■ What to do
From the listing that follows, extract every line and set it down unaltered.
** begin Dataset excerpt **
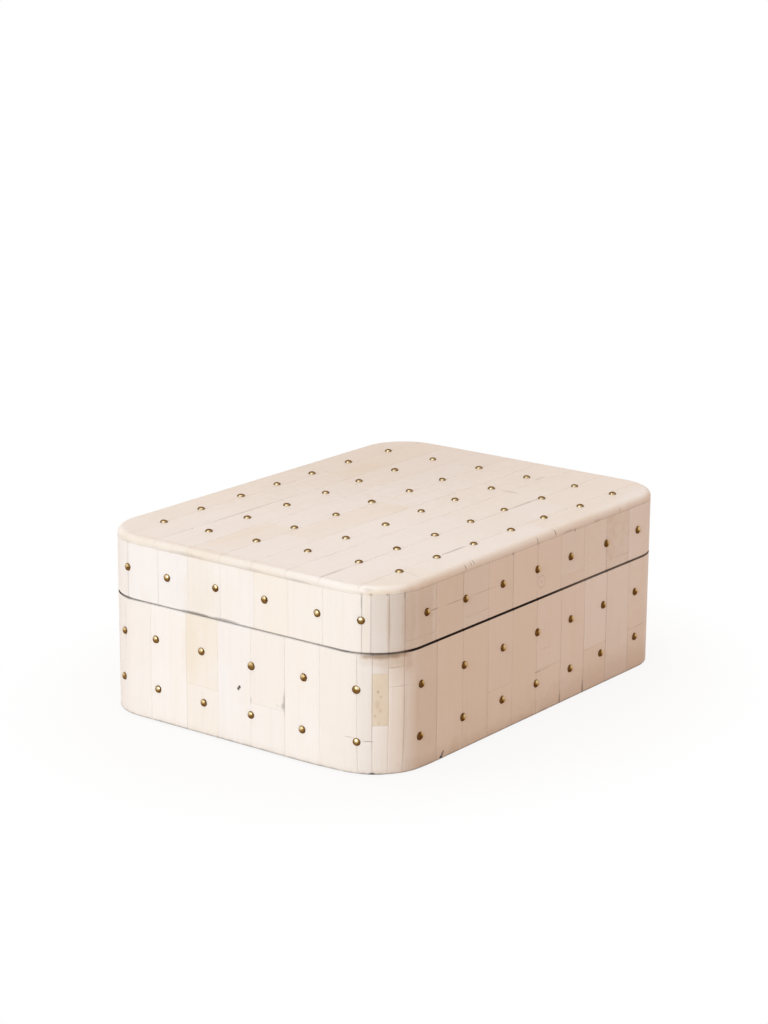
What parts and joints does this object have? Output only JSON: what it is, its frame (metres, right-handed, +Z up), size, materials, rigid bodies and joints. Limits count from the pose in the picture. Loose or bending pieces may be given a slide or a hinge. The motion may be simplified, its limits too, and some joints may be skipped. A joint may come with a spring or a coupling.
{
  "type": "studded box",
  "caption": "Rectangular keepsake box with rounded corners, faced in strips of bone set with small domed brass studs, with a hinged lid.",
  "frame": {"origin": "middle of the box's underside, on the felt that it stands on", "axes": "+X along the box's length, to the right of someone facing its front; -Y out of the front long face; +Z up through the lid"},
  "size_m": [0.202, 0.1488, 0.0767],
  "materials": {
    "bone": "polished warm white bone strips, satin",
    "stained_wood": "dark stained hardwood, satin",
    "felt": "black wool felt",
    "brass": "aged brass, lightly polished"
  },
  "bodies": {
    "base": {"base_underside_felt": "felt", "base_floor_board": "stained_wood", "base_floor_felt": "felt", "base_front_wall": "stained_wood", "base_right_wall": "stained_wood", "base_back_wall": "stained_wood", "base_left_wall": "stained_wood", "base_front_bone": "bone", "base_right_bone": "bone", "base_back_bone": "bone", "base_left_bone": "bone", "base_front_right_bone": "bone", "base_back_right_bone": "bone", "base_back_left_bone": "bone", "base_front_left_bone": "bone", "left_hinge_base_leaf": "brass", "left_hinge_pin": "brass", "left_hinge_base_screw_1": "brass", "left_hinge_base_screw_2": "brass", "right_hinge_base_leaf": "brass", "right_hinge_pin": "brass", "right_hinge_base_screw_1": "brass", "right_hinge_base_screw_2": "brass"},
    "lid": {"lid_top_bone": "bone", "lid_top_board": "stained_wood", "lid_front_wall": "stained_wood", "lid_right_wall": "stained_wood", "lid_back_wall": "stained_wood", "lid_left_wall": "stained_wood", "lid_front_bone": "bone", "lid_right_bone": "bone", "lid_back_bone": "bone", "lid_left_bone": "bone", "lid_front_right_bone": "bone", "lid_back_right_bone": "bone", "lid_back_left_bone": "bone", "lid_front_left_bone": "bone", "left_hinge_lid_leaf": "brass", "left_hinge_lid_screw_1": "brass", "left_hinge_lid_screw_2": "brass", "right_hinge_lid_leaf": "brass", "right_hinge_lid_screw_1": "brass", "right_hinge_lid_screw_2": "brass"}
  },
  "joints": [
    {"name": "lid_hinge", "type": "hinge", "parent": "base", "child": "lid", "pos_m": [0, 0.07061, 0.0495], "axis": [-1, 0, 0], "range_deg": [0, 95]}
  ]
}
** end Dataset excerpt **
■ Solution to this exercise
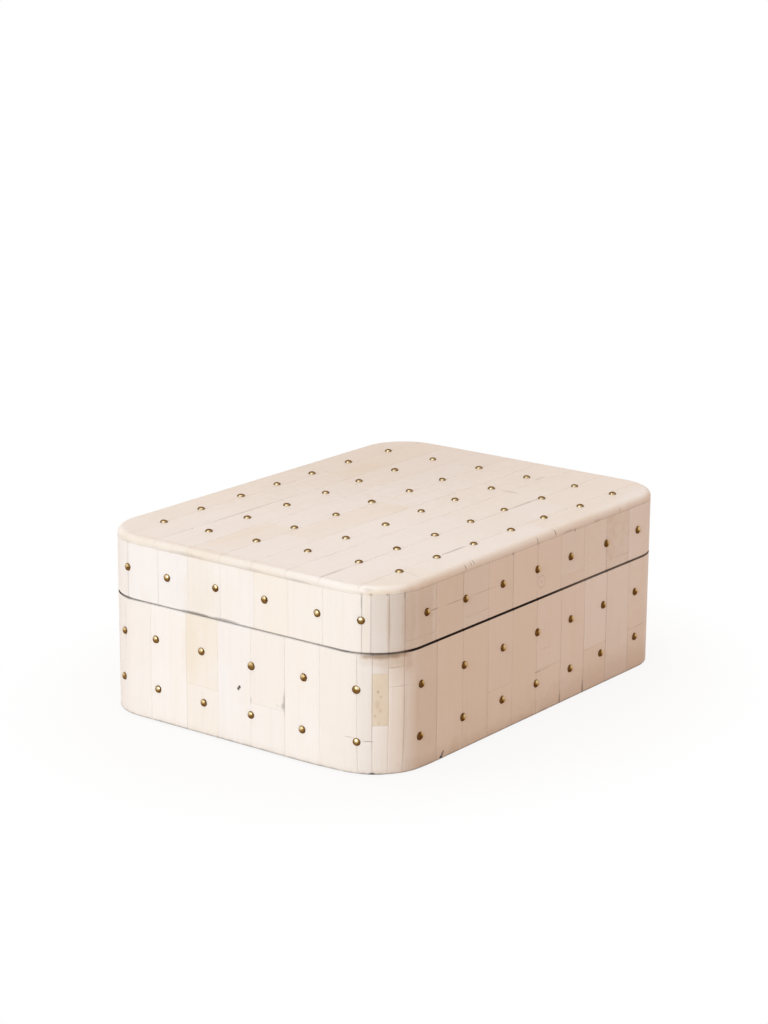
What parts and joints does this object have? Output only JSON: what it is, its frame (metres, right-handed, +Z up), size, materials, rigid bodies and joints. Limits count from the pose in the picture. Loose or bending pieces may be given a slide or a hinge. The motion may be simplified, its limits too, and some joints may be skipped. A joint may come with a spring or a coupling.
{
  "type": "studded box",
  "caption": "Rectangular keepsake box with rounded corners, faced in strips of bone set with small domed brass studs, with a hinged lid.",
  "frame": {"origin": "middle of the box's underside, on the felt that it stands on", "axes": "+X along the box's length, to the right of someone facing its front; -Y out of the front long face; +Z up through the lid"},
  "size_m": [0.202, 0.1488, 0.0767],
  "materials": {
    "bone": "polished warm white bone strips, satin",
    "stained_wood": "dark stained hardwood, satin",
    "felt": "black wool felt",
    "brass": "aged brass, lightly polished"
  },
  "bodies": {
    "base": {"base_underside_felt": "felt", "base_floor_board": "stained_wood", "base_floor_felt": "felt", "base_front_wall": "stained_wood", "base_right_wall": "stained_wood", "base_back_wall": "stained_wood", "base_left_wall": "stained_wood", "base_front_bone": "bone", "base_right_bone": "bone", "base_back_bone": "bone", "base_left_bone": "bone", "base_front_right_bone": "bone", "base_back_right_bone": "bone", "base_back_left_bone": "bone", "base_front_left_bone": "bone", "left_hinge_base_leaf": "brass", "left_hinge_pin": "brass", "left_hinge_base_screw_1": "brass", "left_hinge_base_screw_2": "brass", "right_hinge_base_leaf": "brass", "right_hinge_pin": "brass", "right_hinge_base_screw_1": "brass", "right_hinge_base_screw_2": "brass"},
    "lid": {"lid_top_bone": "bone", "lid_top_board": "stained_wood", "lid_front_wall": "stained_wood", "lid_right_wall": "stained_wood", "lid_back_wall": "stained_wood", "lid_left_wall": "stained_wood", "lid_front_bone": "bone", "lid_right_bone": "bone", "lid_back_bone": "bone", "lid_left_bone": "bone", "lid_front_right_bone": "bone", "lid_back_right_bone": "bone", "lid_back_left_bone": "bone", "lid_front_left_bone": "bone", "left_hinge_lid_leaf": "brass", "left_hinge_lid_screw_1": "brass", "left_hinge_lid_screw_2": "brass", "right_hinge_lid_leaf": "brass", "right_hinge_lid_screw_1": "brass", "right_hinge_lid_screw_2": "brass"}
  },
  "joints": [
    {"name": "lid_hinge", "type": "hinge", "parent": "base", "child": "lid", "pos_m": [0, 0.07061, 0.0495], "axis": [-1, 0, 0], "range_deg": [0, 95]}
  ]
}